The fund wants a federal judge to determine how much money the government owes more than 300,000 American Indians from federally managed trust funds.
On the record
In a March affidavit filed with the U.S. District Court for the District of Columbia, Infield claimed that Interior Secretary Bruce Babbitt and some midlevel managers targeted her because she had provided information for the lawsuit.
Infield declined to comment on the case.
In her affidavit, she stated that the Trust Assets Accounting Management System'deployed to centrally automate records pertaining to American Indian land managed by the federal government'suffered from poor management, slipshod security and lax data integrity.
Infield told the court that her bosses later moved the office to Reston to quiet employee complaints about TAAMS. Officials with the General Accounting Office and BIA said the National Academy of Public Administration suggested in an August 1999 study that the data center relocate near bureau headquarters.
BIA officials in December announced the plan to shutter the New Mexico facility and shift the bureau's data center operations east. The bureau began the move in late March, and it expects this fall to complete the transition to the Virginia facility.
Clean effort needed
It is the data cleanup techniques that attorneys for Elouise Pepoion Cobell, the named plaintiff in the fund's lawsuit, said they cannot abide. Although Infield's affidavit claims TAAMS has other flaws, Cobell's attorneys said they don't necessarily have a problem with the TAAMS system, just the integrity of the data and its importance to the fund's claim on BIA trust monies.
BIA chief information officer Dom Nessi, a former TAAMS project manager, acknowledged that the bureau has serious data integrity issues caused by decades of neglect by managers who failed to properly maintain data input techniques. Nessi, who began his job in April, is the bureau's first CIO.
'There were no upfront edits, no system auditing, no configuration management and no data integrity policies,' he said. 'This situation occurred over the past 30 years. And this work has to be done. But it isn't going to happen overnight.' But, Nessi added, TAAMS works and will improve data management at BIA.
In her statement, Infield said TAAMS was poorly planned, contractors without proper security clearances had access to classified information, and the move to Reston jeopardized critical information.

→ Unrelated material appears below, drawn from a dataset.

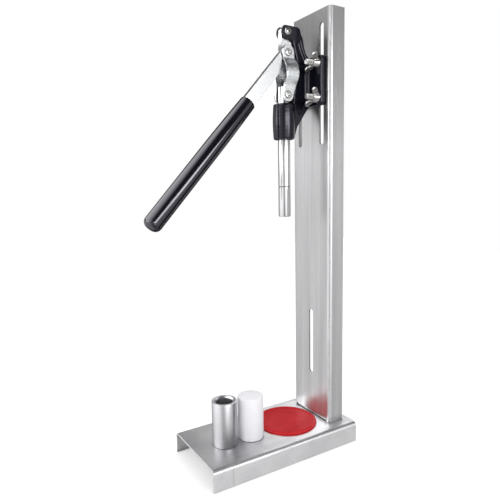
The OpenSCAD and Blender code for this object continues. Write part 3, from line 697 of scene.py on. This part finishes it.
# Wing nuts
# Cast in zinc alloy and plated, with a tapered hub and two thick rounded wings. All four are
# alike, and each turns on its own bolt.
wing_finish = metal_finish(
    "cast_zinc", tone=(0.80, 0.78, 0.76), shade=(0.54, 0.52, 0.51), edge_tone=(0.90, 0.88, 0.86),
    gloss=0.18, dull=0.34, pitch=(420.0, 420.0, 420.0), relief=0.3, marks=190.0, reach=0.6)
for level in ("upper", "lower"):
    for side in ("right", "left"):
        nut = f"wing_nut_{level}_{side}"
        made = piece(copy_of(nut), f"{nut}_casting", wing_finish, nut, "zinc_plate", nut)
        cast_skin(made, voxel=0.4, passes=4)


# Top pivot
# A button-headed bolt with a hexagon socket joins the fork and the lever. Its nut sits on the far
# side of the fork.
def button_bolt(head_r, head_h, socket_r, socket_depth, shank_length):
    """Head from z = 0 up, shank below it."""
    dome = [(shank_r, 0), (head_r - 0.3, 0), (head_r, 0.35)]
    dome += [(head_r * math.cos(math.radians(a)), 0.5 + (head_h - 0.5) * math.sin(math.radians(a)))
             for a in range(8, 57, 8)]
    shape = turned(dome, 48)
    top = max(v.co.z for v in shape.verts)
    mouth = [v for v in shape.verts if v.co.z > top - 0.01 * MM]
    for vert in mouth:
        angle = math.atan2(vert.co.y, vert.co.x) % math.radians(60) - math.radians(30)
        reach = socket_r * MM * math.cos(math.radians(30)) / math.cos(angle)
        vert.co.x, vert.co.y = (Vector((vert.co.x, vert.co.y)).normalized() * reach)[:]
        vert.co.z = head_h * MM
    rim = [e for e in shape.edges if e.is_boundary and e.verts[0] in mouth]
    wall = bmesh.ops.extrude_edge_only(shape, edges=rim)["geom"]
    floor_verts = [v for v in wall if isinstance(v, bmesh.types.BMVert)]
    bmesh.ops.translate(shape, verts=floor_verts, vec=(0, 0, -socket_depth * MM))
    bmesh.ops.contextual_create(shape, geom=[e for e in wall if isinstance(e, bmesh.types.BMEdge)
                                             and all(v in floor_verts for v in e.verts)])
    shank_edge = [e for e in shape.edges if e.is_boundary]
    shank = bmesh.ops.extrude_edge_only(shape, edges=shank_edge)["geom"]
    tip = [v for v in shank if isinstance(v, bmesh.types.BMVert)]
    bmesh.ops.translate(shape, verts=tip, vec=(0, 0, -shank_length * MM))
    bmesh.ops.contextual_create(shape, geom=[e for e in shank if isinstance(e, bmesh.types.BMEdge)
                                             and all(v in tip for v in e.verts)])
    bmesh.ops.recalc_face_normals(shape, faces=shape.faces)
    return shape


pivot_low, pivot_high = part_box("top_pivot_bolt")
pivot = (pivot_low + pivot_high) / 2
fork_half = -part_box("top_pivot_nut")[1].x
pivot_head_h = pivot_nut_h = 3.2
pivot_shape = button_bolt(head_r=5.4, head_h=pivot_head_h, socket_r=2.3, socket_depth=1.8,
                          shank_length=(fork_half - pivot_low.x) / MM)
set_in_place(pivot_shape, (fork_half, pivot.y, pivot.z), (1, 0, 0))
piece(pivot_shape, "pivot_button_bolt", zinc_finish, "carriage", "zinc_plate", "top_pivot_bolt")
nut_shape = set_in_place(hexagon(across_flats, pivot_nut_h), (-fork_half, pivot.y, pivot.z),
                         (-1, 0, 0))
piece(nut_shape, "pivot_nut", zinc_finish, "carriage", "zinc_plate", "top_pivot_nut")


# Lever
# A strip of steel folded into a channel, bent below the fork and nickel plated. Its two folded
# edges are round, its cut edges are only broken.
# Its dark edge tone paints a dark outline along its folds and cut edges, as painted shade
nickel_finish = metal_finish(
    "bright_nickel", tone=(0.86, 0.87, 0.88), shade=(0.78, 0.79, 0.81),
    edge_tone=(0.40, 0.41, 0.43), gloss=0.25, dull=0.28, pitch=(260.0, 40.0, 40.0), relief=0.02,
    marks=45.0, reach=0.8, corner_shade_reach=3.0)
arm_angle = math.radians(48)
web_faces = (Vector((0, -1, 0)), Vector((0, -math.sin(arm_angle), math.cos(arm_angle))))


def on_fold(edge):
    """True where the web meets a flange on the outside of the channel."""
    normals = [face.normal for face in edge.link_faces]
    side = any(abs(n.x) > 0.9 for n in normals)
    web = any(n.dot(w) > 0.9 for n in normals for w in web_faces)
    middle = (edge.verts[0].co + edge.verts[1].co) / 2
    return side and web and abs(middle.x) > 3.5 * MM


fold_radius, broken_edge = 1.7 * MM, 0.25 * MM
lever_shape = copy_of("lever_channel")
round_edges(lever_shape, fold_radius, 4, chosen=on_fold)
round_edges(lever_shape, broken_edge, 2, sharper_than=50)
even_shading(piece(lever_shape, "lever_channel_folded", nickel_finish, "lever", "nickel_plate",
                   "lever_channel"))


# Grip
# A long sleeve of black vinyl, dipped over the lever's end. It is narrower at its open end, closed
# and round at the other, and shines like wet paint.
vinyl_finish = coated_finish(
    "black_vinyl", tone=(0.006, 0.006, 0.010), shade=(0.004, 0.004, 0.007),
    edge_tone=(0.012, 0.012, 0.017), rough=0.10, coat=0.3, peel=0.10, peel_scale=160.0, marks=25.0,
    sheen=0.85, tint=(0.93, 0.90, 1.0), coat_rough=0.18)
grip_start, grip_length = 113.5, 217.0
grip_r, grip_open_r, grip_taper, grip_round = 12.25, 11.0, 85.0, 9.0
lip_round, taper_steps = 1.4, 14
arm_offset = 20.1
arm_foot = Vector((0, pivot.y + arm_offset * math.sin(arm_angle) * MM,
                   pivot.z - arm_offset * math.cos(arm_angle) * MM))
arm_way = Vector((0, -math.cos(arm_angle), -math.sin(arm_angle)))
grip_profile = [(0, 0), (grip_open_r - lip_round - 0.2, 0)]
grip_profile += arc(grip_open_r - lip_round, lip_round, lip_round, -80, 0, 6)
for k in range(1, taper_steps + 1):
    rise = math.sin(math.radians(90 * k / taper_steps))
    grip_profile.append((grip_open_r + (grip_r - grip_open_r) * rise,
                         lip_round + (grip_taper - lip_round) * k / taper_steps))
grip_profile += arc(grip_r - grip_round, grip_length - grip_round, grip_round, 0, 88, 14)
grip_profile.append((0, grip_length))
grip_shape = turned(grip_profile, 96)
set_in_place(grip_shape, arm_foot + arm_way * grip_start * MM, arm_way)
piece(grip_shape, "grip_sleeve", vinyl_finish, "lever", "black_vinyl", "grip")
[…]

In an e-mail document attached to her affidavit, she also attacked individual federal workers, including Nessi, whom she said did not have adequate experience to manage the TAAMS project.

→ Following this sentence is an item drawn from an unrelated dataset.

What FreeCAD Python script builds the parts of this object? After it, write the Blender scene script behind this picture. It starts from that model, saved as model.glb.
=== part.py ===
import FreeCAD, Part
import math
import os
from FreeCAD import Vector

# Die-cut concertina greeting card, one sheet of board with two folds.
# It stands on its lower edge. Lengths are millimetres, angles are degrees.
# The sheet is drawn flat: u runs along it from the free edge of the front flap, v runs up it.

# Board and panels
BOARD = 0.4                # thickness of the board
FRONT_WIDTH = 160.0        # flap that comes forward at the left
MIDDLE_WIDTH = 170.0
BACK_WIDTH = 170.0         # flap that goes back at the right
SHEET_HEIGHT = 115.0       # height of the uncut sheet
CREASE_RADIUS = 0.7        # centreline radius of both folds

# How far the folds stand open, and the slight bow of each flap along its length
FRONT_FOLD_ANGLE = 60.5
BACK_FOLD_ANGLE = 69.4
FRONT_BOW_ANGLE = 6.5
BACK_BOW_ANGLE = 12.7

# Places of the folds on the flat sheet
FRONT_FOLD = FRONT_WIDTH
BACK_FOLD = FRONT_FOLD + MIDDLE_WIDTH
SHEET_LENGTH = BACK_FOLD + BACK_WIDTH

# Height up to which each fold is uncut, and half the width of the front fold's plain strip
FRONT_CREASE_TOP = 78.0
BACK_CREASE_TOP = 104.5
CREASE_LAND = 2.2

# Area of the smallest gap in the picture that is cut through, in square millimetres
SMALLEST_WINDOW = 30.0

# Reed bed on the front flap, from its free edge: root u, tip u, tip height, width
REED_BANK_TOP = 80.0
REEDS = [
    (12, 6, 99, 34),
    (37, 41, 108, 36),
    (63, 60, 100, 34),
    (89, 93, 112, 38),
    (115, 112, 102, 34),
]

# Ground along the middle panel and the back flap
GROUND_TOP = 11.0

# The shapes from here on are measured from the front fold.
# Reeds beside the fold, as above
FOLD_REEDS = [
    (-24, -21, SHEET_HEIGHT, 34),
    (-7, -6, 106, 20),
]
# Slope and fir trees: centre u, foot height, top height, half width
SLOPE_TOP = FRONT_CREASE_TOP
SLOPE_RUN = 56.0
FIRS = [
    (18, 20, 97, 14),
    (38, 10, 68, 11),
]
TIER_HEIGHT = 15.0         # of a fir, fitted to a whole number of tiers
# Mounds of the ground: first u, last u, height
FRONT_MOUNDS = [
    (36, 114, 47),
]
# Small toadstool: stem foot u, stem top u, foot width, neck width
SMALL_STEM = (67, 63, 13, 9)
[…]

Infield did not work for Nessi but was peripherally involved in the TAAMS project and sat in on numerous meetings.
Legal attacks have been launched on 17 midlevel federal systems workers, creating a frustrating work environment, Nessi said. Attorneys involved in the lawsuit against Babbitt have sent legal documents to federal workers' homes on weekends, upsetting family members, he said.
Interior and BIA officials are aware of initial development and oversight problems with TAAMS, Nessi said. GAO in April of last year criticized the bureau's implementation of TAAMS and concluded the project lacked management and needed further analysis [GCN, Sept. 13, 1999, Page 1]. The Interior inspector general has also reviewed the system and recommended changes.

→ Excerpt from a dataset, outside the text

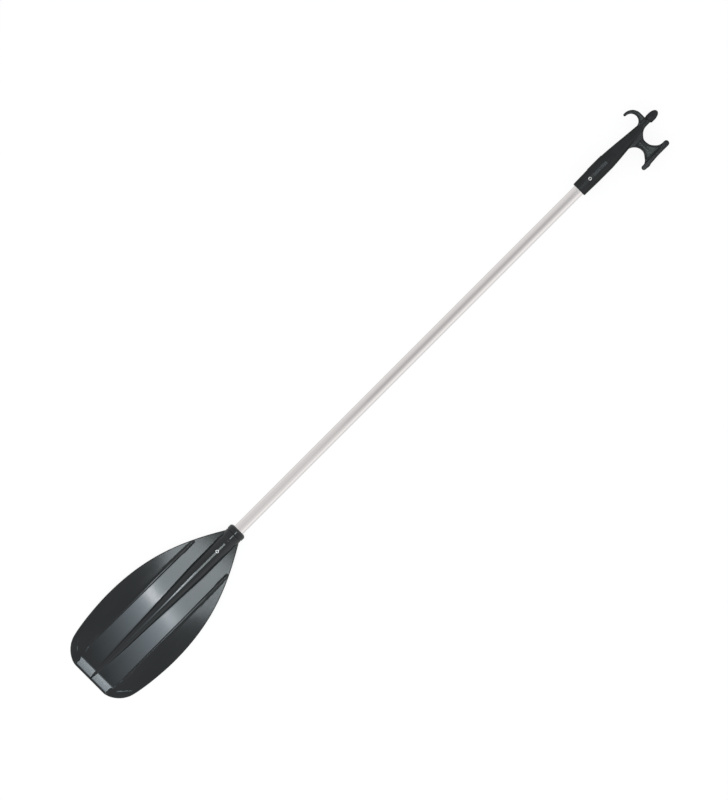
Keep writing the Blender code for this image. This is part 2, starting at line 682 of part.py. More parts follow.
def foot_outline():
    rear = (-REAR_HORN_AT, -REAR_GAP_DROP - REAR_GAP_RADIUS - REAR_HORN_RADIUS)
    front = (-FRONT_HORN_AT, -FOOT_FACE_DROP + FRONT_HORN_RADIUS)
    points = arc(rear, REAR_HORN_RADIUS, 90, 90 + REAR_HORN_TURN, HORN_STEPS)
    points += [(-FOOT_HEEL_AT, -FOOT_FACE_DROP - FOOT_HEEL_DEPTH),
               (-FOOT_ARCH_AT, -FOOT_FACE_DROP - FOOT_ARCH_DEPTH),
               (-FOOT_FACE_END, -FOOT_FACE_DROP)]
    points += arc(front, FRONT_HORN_RADIUS, -90, 90, HORN_STEPS)
    points += [(-FRONT_GAP_AT, -FOOT_FACE_DROP + FOOT_DEPTH),
               (-FRONT_GAP_AT - FRONT_GAP_RADIUS / 2, -FOOT_FACE_DROP + FOOT_PAD_DEPTH)]
    return points


def curl_circles():
    """Centres and radii of the curl's inner and outer arcs. The inner one ends at the throat."""
    inner = (-CURL_AT, HEAD_THROAT_RADIUS + CURL_INNER_RADIUS)
    outer_radius = CURL_INNER_RADIUS + CURL_BACK_DEPTH - CURL_ARC_SHIFT
    top = inner[1] + CURL_INNER_RADIUS + CURL_TIP_DEPTH
    outer = (-CURL_AT + CURL_ARC_SHIFT, top - outer_radius)
    return inner, outer, outer_radius


def curl_outline():
    inner, outer, outer_radius = curl_circles()
    tip_angle = 90 + CURL_TIP_TURN
    root = HEAD_NECK_RADIUS / 2
    back = outer[0] + outer_radius
    faired_in = -REAR_GAP_AT + REAR_GAP_RADIUS
    outer_points = arc(outer, outer_radius, 0, tip_angle, CURL_OUTER_STEPS)
    inner_points = arc(inner, CURL_INNER_RADIUS, tip_angle, -90, CURL_INNER_STEPS)
    outer_end = Vector(outer_points[-1])
    inner_end = Vector(inner_points[0])
    middle = (outer_end + inner_end) / 2
    half = (outer_end - inner_end).length / 2
    start = math.degrees(math.atan2(outer_end.y - middle.y, outer_end.x - middle.x))
    tip_points = arc(middle, half, start, start + 180, CURL_TIP_STEPS)[1:-1]
    return ([(faired_in, -root), (back, -root)] + outer_points + tip_points
            + inner_points + [(faired_in, HEAD_THROAT_RADIUS)])


def curl_pocket_outline():
    inner, outer, outer_radius = curl_circles()
    outer_radius -= CURL_RIM_WIDTH
    inner_radius = CURL_INNER_RADIUS + CURL_RIM_WIDTH
    low_turn = -math.degrees(math.asin(CURL_INNER_RADIUS / inner_radius))
    bottom = inner[1] - CURL_INNER_RADIUS
    return ([(outer[0] + outer_radius, bottom)]
            + arc(outer, outer_radius, 0, CURL_POCKET_TOP_TURN, CURL_POCKET_OUTER_STEPS)
            + arc(inner, inner_radius, CURL_POCKET_TOP_TURN, low_turn, CURL_POCKET_INNER_STEPS))


def stem_pocket_outline():
    rear = (-REAR_GAP_AT, -REAR_GAP_DROP)
    front = (-FRONT_GAP_AT, -FRONT_GAP_DROP)
    rear_radius = REAR_GAP_RADIUS + STEM_RIM_WIDTH
    front_radius = FRONT_GAP_RADIUS + STEM_RIM_WIDTH
    top = HEAD_WAIST_RADIUS + STEM_POCKET_FROM_WAIST
    bottom = FOOT_FACE_DROP - FOOT_PAD_DEPTH - STEM_POCKET_FROM_PAD

    def turn(drop, centre, radius):
        return math.degrees(math.asin((-centre[1] - drop) / radius))

    return (arc(rear, rear_radius, turn(top, rear, rear_radius),
                turn(bottom, rear, rear_radius), STEM_POCKET_STEPS)
            + arc(front, front_radius, 180 - turn(bottom, front, front_radius),
                  180 - turn(top, front, front_radius), STEM_POCKET_STEPS))


def cut_pockets(head, name, outline, thickness, web, collection):
    """Cut the same pocket into both faces of a plate, down to its web."""
    depth = thickness / 2
    for side in (-1, 1):
        pocket = flat_plate(name, outline, depth, 0.0, collection)
        pocket.location = (NOSE_X, 0.0, side * (web + depth) / 2)
        combine(head, "DIFFERENCE", pocket)


def make_head(parts, helpers):
    head = turned("hook_head", head_body_profile(), SHAFT_SIDES, parts)
    lay_along_x(head, NOSE_X)
    plates = [flat_plate("stem", stem_outline(), STEM_THICKNESS, HEAD_EDGE_ROUND, helpers),
              flat_plate("foot", foot_outline(), FOOT_THICKNESS, HEAD_EDGE_ROUND, helpers),
              flat_plate("curl", curl_outline(), CURL_THICKNESS, HEAD_EDGE_ROUND, helpers)]
    for plate in plates:
        plate.location = (NOSE_X, 0.0, 0.0)
    for piece in [make_nose(helpers), make_pad(helpers)] + plates:
        combine(head, "UNION", piece)
    cut_pockets(head, "stem_pocket", stem_pocket_outline(), STEM_THICKNESS, STEM_WEB, helpers)
    cut_pockets(head, "curl_pocket", curl_pocket_outline(), CURL_THICKNESS, CURL_WEB, helpers)
    for cutter in make_rivet_cutters("hook_rivet", HEAD_RIVET_X, HEAD_SOCKET_RADIUS, helpers):
        combine(head, "DIFFERENCE", cutter)
    return head


# The shaft, and what fastens and fills its ends

def make_shaft(parts):
    length = SHAFT_END_X - SHAFT_START_X
    profile = [(SHAFT_BORE_RADIUS, length), (SHAFT_RADIUS, length), (SHAFT_RADIUS, 0.0),
               (SHAFT_BORE_RADIUS, 0.0)]
    shaft = turned("shaft_tube", profile, SHAFT_SIDES, parts)
    lay_along_x(shaft, SHAFT_START_X)
    for rivet in ("blade_rivet", "hook_rivet"):
        combine(shaft, "DIFFERENCE", bpy.data.objects[rivet + "_hole"])
    return shaft


def rivet_heights(wall_radius):
    """Heights of a rivet's seat, of its top and of its tail's two ends."""
    seat = rivet_seat_height(wall_radius) + CLEARANCE
    tail_radius = RIVET_TAIL_DIAMETER / 2
    tail_top = math.sqrt(SHAFT_BORE_RADIUS ** 2 - tail_radius ** 2) - CLEARANCE
    return seat, seat + RIVET_HEAD_HEIGHT, tail_top, tail_top - RIVET_TAIL_LENGTH


def make_rivet(name, x, wall_radius, parts):
    """The sleeve of a blind rivet, with its head outside and its tail inside the shaft."""
    seat, top, tail_top, tail_end = rivet_heights(wall_radius)
    head = RIVET_HEAD_DIAMETER / 2
    body = RIVET_BODY_DIAMETER / 2
    bore = RIVET_BORE / 2
    tail = RIVET_TAIL_DIAMETER / 2
    dome = [(radius, height) for height, radius in
            arc((seat, head - RIVET_HEAD_HEIGHT), RIVET_HEAD_HEIGHT, 0, 90, RIVET_HEAD_STEPS)]
    profile = [(bore, top)] + dome
    profile += [(body, seat), (body, tail_top), (tail, tail_top),
                (tail, mix(tail_top, tail_end, RIVET_TAIL_FULL_SHARE)), (body, tail_end),
                (bore, tail_end)]
    rivet = turned(name, profile, RIVET_SIDES, parts)
    rivet.location = (x, 0.0, 0.0)
    return rivet


def make_mandrel(name, x, wall_radius, parts):
    """What stays of the rivet's mandrel: the broken stub, and the knob under the tail."""
    seat, top, tail_top, tail_end = rivet_heights(wall_radius)
    stub = RIVET_BORE / 2 - CLEARANCE
    knob = MANDREL_HEAD_DIAMETER / 2
    stub_top = top - MANDREL_RECESS
    knob_top = tail_end - CLEARANCE
    knob_end = knob_top - MANDREL_HEAD_LENGTH
    profile = [(0.0, stub_top), (stub, stub_top), (stub, knob_top), (knob, knob_top),
               (knob, (knob_top + knob_end) / 2), (stub, knob_end), (0.0, knob_end)]
    mandrel = turned(name, profile, MANDREL_SIDES, parts)
    mandrel.location = (x, 0.0, 0.0)
    return mandrel


def make_plug(name, start, end, parts):
    radius = SHAFT_BORE_RADIUS - CLEARANCE
    length = end - start
    inner = radius - PLUG_EDGE_ROUND
    profile = [(0.0, length), (inner, length), (radius, length - PLUG_EDGE_ROUND),
               (radius, PLUG_EDGE_ROUND), (inner, 0.0), (0.0, 0.0)]
    plug = turned(name, profile, RIVET_SIDES, parts)
    lay_along_x(plug, start)
    return plug


def lay_on_floor(lowest, parts, helpers):
    """Carry every piece on one empty, which lifts the shaft's axis over the floor."""
    empty = bpy.data.objects.new("shaft_axis", None)
    parts.objects.link(empty)
    collar_bottom = -BLADE_SOCKET_RADIUS - COLLAR_STEP
    empty.location = (0.0, 0.0, -min(lowest, collar_bottom, -HEAD_SOCKET_RADIUS))
    for obj in list(parts.objects) + list(helpers.objects):
        if obj is not empty:
            obj.parent = empty


def build():
    remove_everything()
    parts = new_collection("paddle_with_boat_hook")
    helpers = new_collection("cutters_and_guides")
    black_plastic = new_material("black_polypropylene", (0.020, 0.023, 0.024), 0.30)
    hook_plastic = new_material("black_nylon", (0.018, 0.021, 0.022), 0.45)
    aluminium = new_material("anodised_aluminium", (0.80, 0.78, 0.77), 0.30, 1.0)
    bright_metal = new_material("rivet_aluminium", (0.88, 0.88, 0.88), 0.25, 1.0)
    steel = new_material("mandrel_steel", (0.45, 0.45, 0.46), 0.40, 1.0)
    foam = new_material("closed_cell_foam", (0.75, 0.75, 0.72), 0.90)
    blade, lowest = make_blade(parts, helpers)
    pieces = [(blade, black_plastic), (make_head(parts, helpers), hook_plastic),
              (make_shaft(parts), aluminium)]
    for name, x, wall_radius in (("blade_rivet", BLADE_RIVET_X, BLADE_SOCKET_RADIUS),
                                 ("hook_rivet", HEAD_RIVET_X, HEAD_SOCKET_RADIUS)):
        pieces.append((make_rivet(name, x, wall_radius, parts), bright_metal))
        pieces.append((make_mandrel(name + "_mandrel", x, wall_radius, parts), steel))
    for name, start, end in (
            ("blade_end_plug", SHAFT_START_X + PLUG_INSET, BLADE_RIVET_X - PLUG_RIVET_MARGIN),
            ("hook_end_plug", HEAD_RIVET_X + PLUG_RIVET_MARGIN, SHAFT_END_X - PLUG_INSET)):
        pieces.append((make_plug(name, start, end, parts), foam))
    for piece, material in pieces:
        settle(piece)
        piece.data.materials.clear()
        piece.data.materials.append(material)
    lay_on_floor(lowest, parts, helpers)


build()
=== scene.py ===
"""The looks of a paddle with a boat-hook head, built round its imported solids.

Lengths are in metres, in the solids' own frame: the shaft runs along X with the hook's nose
towards +X, and the blade's ribbed back faces up. "From the tip" counts from the blade's tip.
"""

import math

import bmesh
import bpy
import numpy as np
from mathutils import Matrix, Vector
from mathutils.geometry import interpolate_bezier


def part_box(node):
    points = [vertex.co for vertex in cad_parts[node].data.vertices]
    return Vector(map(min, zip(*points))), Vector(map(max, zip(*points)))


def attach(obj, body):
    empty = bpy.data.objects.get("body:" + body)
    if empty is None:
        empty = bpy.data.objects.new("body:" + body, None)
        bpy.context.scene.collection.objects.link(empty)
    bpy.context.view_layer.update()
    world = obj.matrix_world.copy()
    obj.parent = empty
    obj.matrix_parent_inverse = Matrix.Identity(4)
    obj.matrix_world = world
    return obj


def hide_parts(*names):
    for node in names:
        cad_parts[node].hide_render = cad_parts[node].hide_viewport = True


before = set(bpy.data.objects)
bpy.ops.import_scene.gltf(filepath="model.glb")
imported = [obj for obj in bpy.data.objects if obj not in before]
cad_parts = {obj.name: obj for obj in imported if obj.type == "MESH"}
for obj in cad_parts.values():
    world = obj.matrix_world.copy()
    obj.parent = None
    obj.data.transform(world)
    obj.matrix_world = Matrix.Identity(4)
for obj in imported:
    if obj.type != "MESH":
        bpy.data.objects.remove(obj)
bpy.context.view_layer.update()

# Sizes shared with the solids
LENGTH = 1.500
TIP_X = -LENGTH / 2
NOSE_X = LENGTH / 2
tube_low, tube_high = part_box("shaft_tube")
AXIS_HEIGHT = (tube_low.z + tube_high.z) / 2
SHAFT_RADIUS = 0.0110
SHAFT_WALL = 0.0012
BORE_RADIUS = 0.0113
MOUTH_CHAMFER = 0.0006
BLADE_LENGTH = 0.3946
BLADE_SOCKET_RADIUS = 0.0163
HALF_PLATE = 0.0018
HEAD_LENGTH = 0.2081
HEAD_BORE_DEPTH = 0.0750
HEAD_SOCKET_RADIUS = 0.0157


def mix(low, high, share):
    """The value a share of the way from low to high."""
    return low + (high - low) * share


def smooth_step(low, high, value):
    """Nought at low and one at high, with an S-shaped change between them."""
    share = np.clip((value - low) / (high - low), 0.0, 1.0)
    return share * share * (3 - 2 * share)


def bezier(start, start_pull, end_pull, end, steps):
    """Points along a flat curve that two handles pull."""
    vectors = [Vector((point[0], point[1], 0.0)) for point in (start, start_pull, end_pull, end)]
    return [(point.x, point.y) for point in interpolate_bezier(*vectors, steps + 1)]


def bulged_arc(centre, radius, start, end, steps, bulges=()):
    """An arc between two angles in degrees, whose radius changes near the bulges' angles."""
    points = []
    for i in range(steps + 1):
        angle = start + (end - start) * i / steps
        there = radius + sum(size * math.exp(-((angle - at) / reach) ** 2)
                             for at, reach, size in bulges)
        turn = math.radians(angle)
        points.append((centre[0] + there * math.cos(turn), centre[1] + there * math.sin(turn)))
    return points


def finish_mesh(name, bm, sharp=50):
    """An object from bmesh geometry, shaded smooth up to an angle between faces in degrees."""
    bmesh.ops.recalc_face_normals(bm, faces=bm.faces)
    mesh = bpy.data.meshes.new(name)
    bm.to_mesh(mesh)
    bm.free()
    mesh.shade_smooth()
    mesh.set_sharp_from_angle(angle=math.radians(sharp))
    obj = bpy.data.objects.new(name, mesh)
    bpy.context.scene.collection.objects.link(obj)
    return obj


def turned(name, profile, sides, axis, place, sharp=40):
    """Turn (radius, along) points round X or Z. A profile that starts off the axis is closed."""
    bm = bmesh.new()
    rings = []
    for radius, along in profile:
        ring = []
        for i in range(sides if radius > 0 else 1):
            angle = 2 * math.pi * i / sides
            across, up = radius * math.cos(angle), radius * math.sin(angle)
            point = (along, across, up) if axis == "X" else (across, up, along)
            ring.append(bm.verts.new(Vector(point) + Vector(place)))
        rings.append(ring)
    pairs = list(zip(rings, rings[1:]))
    if profile[0][0] > 0:
        pairs.append((rings[-1], rings[0]))
    for first, second in pairs:
        for i in range(sides):
            j = (i + 1) % sides
            corners = [first[i % len(first)], first[j % len(first)],
                       second[j % len(second)], second[i % len(second)]]
            unique = list(dict.fromkeys(corners))
            if len(unique) > 2:
                bm.faces.new(unique)
    return finish_mesh(name, bm, sharp)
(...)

BIA has worked to respond to these recommendations, Nessi said. GAO plans to release a follow-up report this week, and Nessi said he expects to see good things in the new review.
'When this is finally deployed, we will have one of the best title systems in America,' he said.
In her affidavit, however, Infield takes aim at the system, which replaces the bureau's Land Record Information System and the Integrated Records Management System, two legacy Cobol applications. LRIS is still running on some of the bureau's old IBM 3090 mainframes. IRMS is still in use, too, and runs on a Unisys Corp. ClearPath NX server.
For a TAAMS pilot in Billings, Mont., staff members used Pentium PCs to connect via a frame relay network to the revised BIA records application hosted on two IBM AS/400 servers at a Texas data center run by Applied Terra Vision Inc. of Dallas.
So far, the system has gone live at two additional bureau sites, in Anchorage, Alaska, and Anadarko, Okla. BIA will next deploy TAAMS at its Sacramento, Calif., office. The bureau estimates that the nationwide rollout will cost $60 million to $80 million and take four years.
Despite the deployment efforts, Infield maintained in her March 5 affidavit that TAAMS is a failure.
Following the filing of the Infield affidavit by Cobell's attorneys, the court initially issued a restraining order barring BIA from letting contractors access the systems' data until the bureau checked the security clearances of all contract employees. The agency spent the next 10 days approving security clearances, and the court then rescinded the restraining order.
Infield has not been at work since March 22, although she is still on BIA's payroll, bureau officials said. The bureau has granted her a leave of absence for health reasons.